The particulars of Muslim women's vulnerabilities may diverge from those of Mrs. Hartshorne (a middle-class, secular, legally trained Canadian citizen). Indeed, my point here is not to argue that the outcome in Hartshorne was wrong. Nevertheless, if one assumes that the alternatives to Islamic family law arbitration will necessarily advance the goals of gender equality in the face of structural inequalities of bargaining power, decisions like Hartshorne should sound a cautionary note.

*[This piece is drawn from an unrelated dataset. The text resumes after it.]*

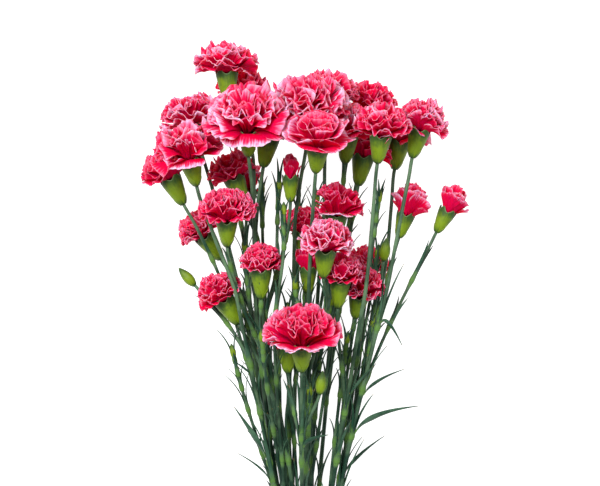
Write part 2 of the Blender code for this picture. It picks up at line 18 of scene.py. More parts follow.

Ultimately, my contention is that framing the question about Islamic arbitration as "Is multiculturalism bad for women?" avoids the equally salient question "Is privatisation bad for women?" I do not believe that this latter question permits of a simple yes or no answer; rather, it invites us to identify the hazards of private justice. In terms of policy, it also encourages us to think creatively about using judicial oversight as a means of bringing institutions of public and private justice into a productive dialogue that will ultimately serve the interests of gender equality, multiculturalism, and autonomy better than the current regime.

1 Statement by Attorney General on Arbitration Act, 1991., 8 September 2005, (accessed May 16, 2006).
2 [2004] 1 SCR 550.
3 The agreement gave Mrs. Hartshorne a 3% interest in the matrimonial home per year of marriage, up to a maximum of 49%. (Hartshorne, para. 6)
4 The monetary value of her entitlement was approximately $280,000.